APPS. Get loads of apps. They can provide direction, you find one that works, with a voice that isn't too irritating.
It's about being present yet more distant.

Like the man says, habit.

Thinking through it is fine. It's all part of it.
That's the habit building part.
When you become aware, simply return to the act.

So e of the apps I found were I to visualisation.
Didn't work for me.
The breathing ones work better for me.
Loads of free ones.
Headspace is a good one to try, 10 free tries.
After that, I moved onto other ones. All free.
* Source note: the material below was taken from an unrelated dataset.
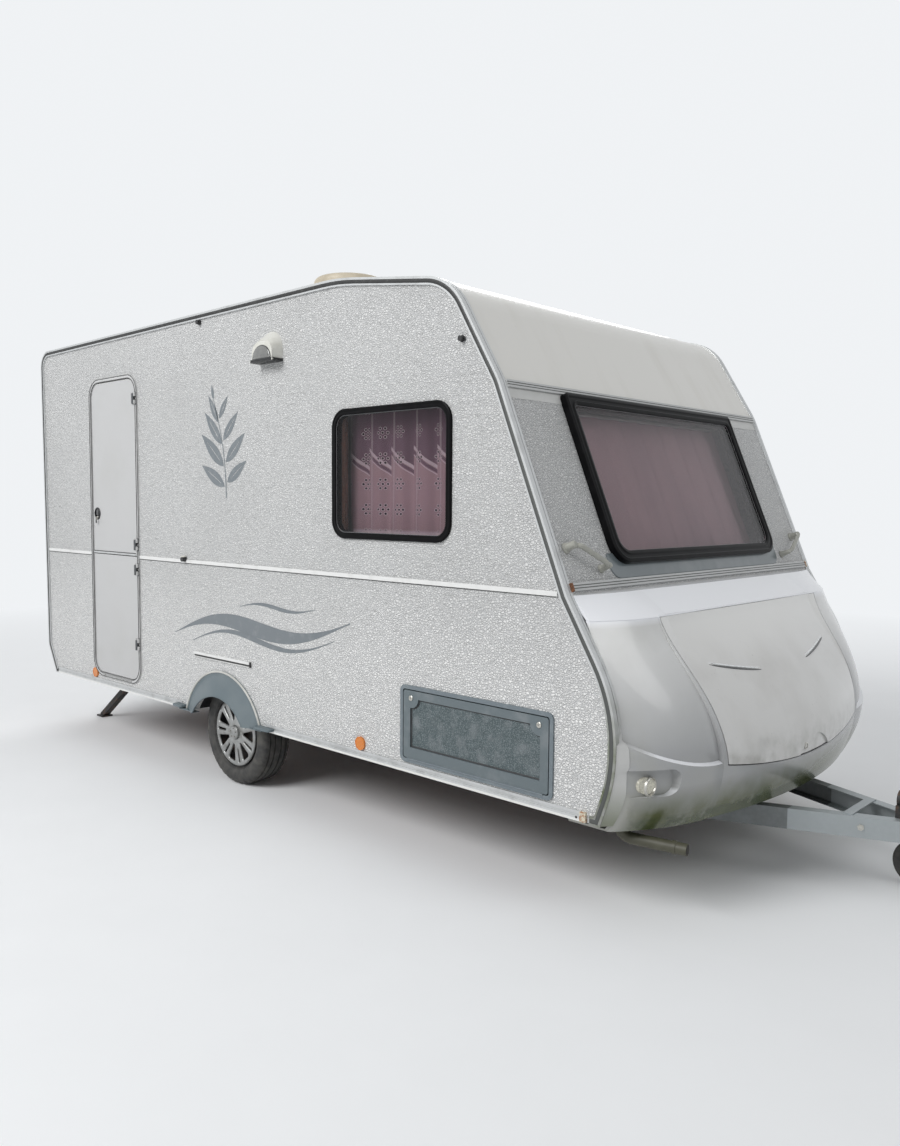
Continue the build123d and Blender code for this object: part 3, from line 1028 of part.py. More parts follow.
rear_grab = bent_bar(rear_grab_path, GRAB_R, GRAB_BEND) - cabin_body
grabs = [bar.solids().sort_by(SortBy.VOLUME)[-1] for bar in (grab, rear_grab)]
save(pair(Compound(grabs)), "grab_handles")

fittings = [
    on_side(Pos(-1110, BELT_Z + 12) * Circle(CATCH_R), HALF + BELT_PROUD, HALF + 30),
    on_side(Pos(-927, 2630) * Circle(KNOB_R), HALF, HALF + 24),
    on_side(Pos(1100, 2313) * Circle(KNOB_R), HALF, HALF + 24),
]
save(Compound(fittings), "wall_knobs")
drain_path = ((1790, 138 - HALF, 400), (1850, 154 - HALF, 304), (2096, 208 - HALF, 300))
drain = bent_bar(drain_path, DRAIN_R, DRAIN_BEND) - bent_bar(drain_path, DRAIN_BORE_R, DRAIN_BEND)
save(drain & below(NOSE_FOOT_Z), "drain_pipe")

# Fridge vents: louvred plates on the left wall
louvre_pitch = FRIDGE_VENT_HEIGHT / (FRIDGE_LOUVRES + 1)
fridge_vents = []
for z in FRIDGE_VENT_ZS:
    plate_face = Pos(FRIDGE_VENT_X, z) * RectangleRounded(FRIDGE_VENT_WIDTH, FRIDGE_VENT_HEIGHT, 24)
    plate = on_side(plate_face, HALF, HALF + FRIDGE_VENT_PROUD)
    for louvre in range(1, FRIDGE_LOUVRES + 1):
        louvre_z = z - FRIDGE_VENT_HEIGHT / 2 + louvre * louvre_pitch
        gap = Pos(FRIDGE_VENT_X, louvre_z) * Rectangle(FRIDGE_VENT_WIDTH - 60, louvre_pitch / 2)
        plate -= on_side(gap, HALF + FRIDGE_VENT_PROUD / 2, HALF + FRIDGE_VENT_PROUD + 1)
    fridge_vents.append(left_of(plate))
save(Compound(fridge_vents), "fridge_vents")

# Rooflight: a curb on the roof under a shallow dome
roof_z = REAR_HEAD_Z + (ROOF_PEAK_Z - REAR_HEAD_Z) * (ROOFLIGHT_X - REAR_HEAD_X) / (ROOF_PEAK_X - REAR_HEAD_X)
curb_z = roof_z + ROOFLIGHT_CURB
rooflight = extrude(Pos(ROOFLIGHT_X, 0, roof_z - WALL) * RectangleRounded(
    ROOFLIGHT_WIDTH + 40, ROOFLIGHT_WIDTH + 40, 40), WALL + ROOFLIGHT_CURB)
rooflight += loft([Pos(ROOFLIGHT_X, 0, z) * RectangleRounded(width, width, radius)
                   for z, width, radius in ((curb_z, ROOFLIGHT_WIDTH, 45),
                                            (curb_z + ROOFLIGHT_RISE * 0.6, ROOFLIGHT_WIDTH - 40, 60),
                                            (curb_z + ROOFLIGHT_RISE, ROOFLIGHT_WIDTH - 130, 90))])
save(rooflight - cabin_body, "rooflight")
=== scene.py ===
import math

import bmesh
import bpy
from mathutils import Matrix, Vector
from mathutils.geometry import tessellate_polygon


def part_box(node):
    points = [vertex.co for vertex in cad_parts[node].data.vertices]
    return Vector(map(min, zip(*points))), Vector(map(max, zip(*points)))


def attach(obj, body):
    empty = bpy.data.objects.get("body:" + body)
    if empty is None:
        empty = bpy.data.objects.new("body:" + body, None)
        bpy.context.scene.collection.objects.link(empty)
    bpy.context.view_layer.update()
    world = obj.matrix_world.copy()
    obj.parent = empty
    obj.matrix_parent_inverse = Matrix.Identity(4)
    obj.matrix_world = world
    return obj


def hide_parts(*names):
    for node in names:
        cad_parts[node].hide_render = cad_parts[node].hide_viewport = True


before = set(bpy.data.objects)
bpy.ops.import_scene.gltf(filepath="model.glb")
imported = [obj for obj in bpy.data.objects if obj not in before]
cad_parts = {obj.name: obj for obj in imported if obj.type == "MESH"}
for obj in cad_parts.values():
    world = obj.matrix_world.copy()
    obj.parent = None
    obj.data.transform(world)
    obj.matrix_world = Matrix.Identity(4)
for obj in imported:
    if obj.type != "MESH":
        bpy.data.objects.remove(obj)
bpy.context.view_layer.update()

# Camera: held at eye height in front of the nose on the door side. Its place, turn and lens
# were solved from the caravan's straight edges.
CAMERA_PLACE = Vector((3.842, -4.142, 1.620))
CAMERA_YAW, CAMERA_PITCH, CAMERA_ROLL = math.radians(43.20), math.radians(4.25), math.radians(0.42)
CAMERA_LENS, SENSOR_WIDTH = 29.65, 36

ahead = Vector((-math.sin(CAMERA_YAW) * math.cos(CAMERA_PITCH),
                math.cos(CAMERA_YAW) * math.cos(CAMERA_PITCH), -math.sin(CAMERA_PITCH)))
level = Vector((math.cos(CAMERA_YAW), math.sin(CAMERA_YAW), 0))
upright = level.cross(ahead)
right = level * math.cos(CAMERA_ROLL) + upright * math.sin(CAMERA_ROLL)
up = upright * math.cos(CAMERA_ROLL) - level * math.sin(CAMERA_ROLL)
camera = bpy.data.objects.new("camera", bpy.data.cameras.new("camera"))
camera.data.lens = CAMERA_LENS
camera.data.sensor_width = SENSOR_WIDTH
camera.matrix_world = Matrix.Translation(CAMERA_PLACE) @ Matrix((right, up, -ahead)).transposed().to_4x4()
bpy.context.scene.collection.objects.link(camera)
bpy.context.scene.camera = camera
bpy.context.scene.view_settings.view_transform = "Standard"

# Studio light: a big soft key from high on the door side, a weaker one from ahead, and a pale
# world whose light on the caravan is lower than the background that shows behind it.
LAMPS = (
    # name, place, aim, width, watts
    ("key_light", (-0.8, -9.5, 7.5), (0.2, 0, 1.0), 6.0, 800),
    ("front_light", (8.5, 0.5, 6.0), (1.5, 0, 1.2), 5.0, 105),
    ("back_light", (-6.0, 8.0, 6.5), (-1.0, 0, 1.2), 6.0, 420),
)
for name, place, aim, width, watts in LAMPS:
    lamp = bpy.data.objects.new(name, bpy.data.lights.new(name, "AREA"))
    lamp.data.shape = "DISK"
    lamp.data.size = width
    lamp.data.energy = watts
    lamp.location = place
    lamp.rotation_euler = (Vector(aim) - Vector(place)).to_track_quat("-Z", "Y").to_euler()
    bpy.context.scene.collection.objects.link(lamp)

BACKGROUND = (0.87, 0.89, 0.91)
WORLD_LIGHT, WORLD_SHOWN = 0.42, 1.0
world = bpy.data.worlds.new("pale_world")
world.use_nodes = True
bpy.context.scene.world = world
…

I've also got my own one, that fits to my personality.
 
Yes!! Sounds just like me, with all the potential/could've/should've conversations. I usually manage to chill a bit more when I focus on my own breathing, just the act of breathing, in and out, but eventually I'll find myself thinking thoughts again and have to re-focus.
You can train yourself to do this reliably.
Begin counting your breaths.
Count until you experience a thought, or internal dialogue, or realize that your thoughts have run away with you.
When this happens, relax, take a few breaths, clear your mind. Begin just "experiencing" your breaths again, and start at "one" again.
As you practice, you will find that the interval grows, and you can count higher and higher without intrusive thoughts.
(When I first started, it took me three weeks to make three full breaths)
You will find that you are carrying some of that equanimity into your external life, as well.
With time, and practice, you will reach the point where you no longer need to count (mine was around 40ish).
I really like the "...For Dummies" series,
and "Meditation For Dummies"© was a fun and fascinating read, and details mindfulness meditation, and many others.
I recommend it.
 
I don't know if it is an aspie thing, but I'm an aspie, and I know that my mind is definitely overactive. It is always thinking about something, even random things, and it never quiets down. It is quite annoying, because if I want some peace and quiet, I might not get it if my mind is buzzing on about something.